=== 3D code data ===
--

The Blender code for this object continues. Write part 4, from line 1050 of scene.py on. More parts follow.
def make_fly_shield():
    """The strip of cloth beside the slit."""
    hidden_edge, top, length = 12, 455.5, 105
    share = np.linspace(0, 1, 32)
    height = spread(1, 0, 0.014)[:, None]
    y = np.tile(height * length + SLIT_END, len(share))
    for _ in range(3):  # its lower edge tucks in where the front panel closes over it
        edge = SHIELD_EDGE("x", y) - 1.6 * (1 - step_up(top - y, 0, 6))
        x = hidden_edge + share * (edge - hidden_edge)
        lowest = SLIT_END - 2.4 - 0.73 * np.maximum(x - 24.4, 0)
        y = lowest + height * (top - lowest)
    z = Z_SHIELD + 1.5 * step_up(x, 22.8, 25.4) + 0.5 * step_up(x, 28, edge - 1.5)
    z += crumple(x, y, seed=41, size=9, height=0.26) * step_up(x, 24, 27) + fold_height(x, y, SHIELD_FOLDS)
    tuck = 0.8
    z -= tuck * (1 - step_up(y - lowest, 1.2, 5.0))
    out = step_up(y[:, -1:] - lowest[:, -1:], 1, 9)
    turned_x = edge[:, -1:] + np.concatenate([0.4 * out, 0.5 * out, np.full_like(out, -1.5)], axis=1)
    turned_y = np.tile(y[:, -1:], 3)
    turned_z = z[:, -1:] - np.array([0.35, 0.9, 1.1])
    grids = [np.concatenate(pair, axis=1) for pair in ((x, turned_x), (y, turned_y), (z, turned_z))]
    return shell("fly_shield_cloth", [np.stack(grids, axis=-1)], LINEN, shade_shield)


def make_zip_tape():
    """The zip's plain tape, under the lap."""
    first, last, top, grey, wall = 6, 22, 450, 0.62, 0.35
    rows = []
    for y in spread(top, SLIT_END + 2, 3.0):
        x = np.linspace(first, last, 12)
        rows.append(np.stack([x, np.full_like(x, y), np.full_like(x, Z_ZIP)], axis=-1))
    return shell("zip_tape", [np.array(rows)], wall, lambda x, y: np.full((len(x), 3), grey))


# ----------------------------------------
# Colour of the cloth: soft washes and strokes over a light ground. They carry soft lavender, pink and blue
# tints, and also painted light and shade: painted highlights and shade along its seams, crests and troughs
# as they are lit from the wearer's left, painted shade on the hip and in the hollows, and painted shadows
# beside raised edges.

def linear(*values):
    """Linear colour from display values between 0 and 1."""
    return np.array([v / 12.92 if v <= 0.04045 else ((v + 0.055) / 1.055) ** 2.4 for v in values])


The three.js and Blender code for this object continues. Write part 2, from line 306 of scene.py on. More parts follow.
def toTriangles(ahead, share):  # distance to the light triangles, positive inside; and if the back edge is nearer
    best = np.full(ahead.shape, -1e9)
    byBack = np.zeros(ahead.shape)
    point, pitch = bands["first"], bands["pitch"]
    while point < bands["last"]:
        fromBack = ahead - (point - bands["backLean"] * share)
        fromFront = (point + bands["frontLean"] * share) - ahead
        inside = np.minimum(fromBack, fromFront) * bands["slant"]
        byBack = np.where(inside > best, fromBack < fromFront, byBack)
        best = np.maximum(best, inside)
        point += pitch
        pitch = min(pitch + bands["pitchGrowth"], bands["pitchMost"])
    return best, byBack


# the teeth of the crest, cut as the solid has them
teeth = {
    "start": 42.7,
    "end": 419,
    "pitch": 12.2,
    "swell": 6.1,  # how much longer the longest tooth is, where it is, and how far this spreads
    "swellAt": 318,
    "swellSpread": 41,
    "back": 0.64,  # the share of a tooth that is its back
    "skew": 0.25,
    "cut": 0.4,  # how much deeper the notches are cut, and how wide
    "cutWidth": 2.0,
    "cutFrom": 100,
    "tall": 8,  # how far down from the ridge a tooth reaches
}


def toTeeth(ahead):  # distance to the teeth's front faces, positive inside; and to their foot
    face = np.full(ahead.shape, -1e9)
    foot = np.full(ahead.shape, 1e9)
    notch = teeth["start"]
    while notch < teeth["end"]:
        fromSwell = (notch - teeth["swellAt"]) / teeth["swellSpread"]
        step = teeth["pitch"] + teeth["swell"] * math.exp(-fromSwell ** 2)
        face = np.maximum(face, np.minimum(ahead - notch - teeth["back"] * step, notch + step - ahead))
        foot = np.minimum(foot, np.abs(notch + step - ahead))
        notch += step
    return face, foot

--

=== Written instruction ===
Extract each line from the listing above, please, and repeat it exactly.

=== Full answer ===
The Blender code for this object continues. Write part 4, from line 1050 of scene.py on. More parts follow.
def make_fly_shield():
    """The strip of cloth beside the slit."""
    hidden_edge, top, length = 12, 455.5, 105
    share = np.linspace(0, 1, 32)
    height = spread(1, 0, 0.014)[:, None]
    y = np.tile(height * length + SLIT_END, len(share))
    for _ in range(3):  # its lower edge tucks in where the front panel closes over it
        edge = SHIELD_EDGE("x", y) - 1.6 * (1 - step_up(top - y, 0, 6))
        x = hidden_edge + share * (edge - hidden_edge)
        lowest = SLIT_END - 2.4 - 0.73 * np.maximum(x - 24.4, 0)
        y = lowest + height * (top - lowest)
    z = Z_SHIELD + 1.5 * step_up(x, 22.8, 25.4) + 0.5 * step_up(x, 28, edge - 1.5)
    z += crumple(x, y, seed=41, size=9, height=0.26) * step_up(x, 24, 27) + fold_height(x, y, SHIELD_FOLDS)
    tuck = 0.8
    z -= tuck * (1 - step_up(y - lowest, 1.2, 5.0))
    out = step_up(y[:, -1:] - lowest[:, -1:], 1, 9)
    turned_x = edge[:, -1:] + np.concatenate([0.4 * out, 0.5 * out, np.full_like(out, -1.5)], axis=1)
    turned_y = np.tile(y[:, -1:], 3)
    turned_z = z[:, -1:] - np.array([0.35, 0.9, 1.1])
    grids = [np.concatenate(pair, axis=1) for pair in ((x, turned_x), (y, turned_y), (z, turned_z))]
    return shell("fly_shield_cloth", [np.stack(grids, axis=-1)], LINEN, shade_shield)


def make_zip_tape():
    """The zip's plain tape, under the lap."""
    first, last, top, grey, wall = 6, 22, 450, 0.62, 0.35
    rows = []
    for y in spread(top, SLIT_END + 2, 3.0):
        x = np.linspace(first, last, 12)
        rows.append(np.stack([x, np.full_like(x, y), np.full_like(x, Z_ZIP)], axis=-1))
    return shell("zip_tape", [np.array(rows)], wall, lambda x, y: np.full((len(x), 3), grey))


# ----------------------------------------
# Colour of the cloth: soft washes and strokes over a light ground. They carry soft lavender, pink and blue
# tints, and also painted light and shade: painted highlights and shade along its seams, crests and troughs
# as they are lit from the wearer's left, painted shade on the hip and in the hollows, and painted shadows
# beside raised edges.

def linear(*values):
    """Linear colour from display values between 0 and 1."""
    return np.array([v / 12.92 if v <= 0.04045 else ((v + 0.055) / 1.055) ** 2.4 for v in values])


The three.js and Blender code for this object continues. Write part 2, from line 306 of scene.py on. More parts follow.
def toTriangles(ahead, share):  # distance to the light triangles, positive inside; and if the back edge is nearer
    best = np.full(ahead.shape, -1e9)
    byBack = np.zeros(ahead.shape)
    point, pitch = bands["first"], bands["pitch"]
    while point < bands["last"]:
        fromBack = ahead - (point - bands["backLean"] * share)
        fromFront = (point + bands["frontLean"] * share) - ahead
        inside = np.minimum(fromBack, fromFront) * bands["slant"]
        byBack = np.where(inside > best, fromBack < fromFront, byBack)
        best = np.maximum(best, inside)
        point += pitch
        pitch = min(pitch + bands["pitchGrowth"], bands["pitchMost"])
    return best, byBack


# the teeth of the crest, cut as the solid has them
teeth = {
    "start": 42.7,
    "end": 419,
    "pitch": 12.2,
    "swell": 6.1,  # how much longer the longest tooth is, where it is, and how far this spreads
    "swellAt": 318,
    "swellSpread": 41,
    "back": 0.64,  # the share of a tooth that is its back
    "skew": 0.25,
    "cut": 0.4,  # how much deeper the notches are cut, and how wide
    "cutWidth": 2.0,
    "cutFrom": 100,
    "tall": 8,  # how far down from the ridge a tooth reaches
}


def toTeeth(ahead):  # distance to the teeth's front faces, positive inside; and to their foot
    face = np.full(ahead.shape, -1e9)
    foot = np.full(ahead.shape, 1e9)
    notch = teeth["start"]
    while notch < teeth["end"]:
        fromSwell = (notch - teeth["swellAt"]) / teeth["swellSpread"]
        step = teeth["pitch"] + teeth["swell"] * math.exp(-fromSwell ** 2)
        face = np.maximum(face, np.minimum(ahead - notch - teeth["back"] * step, notch + step - ahead))
        foot = np.minimum(foot, np.abs(notch + step - ahead))
        notch += step
    return face, foot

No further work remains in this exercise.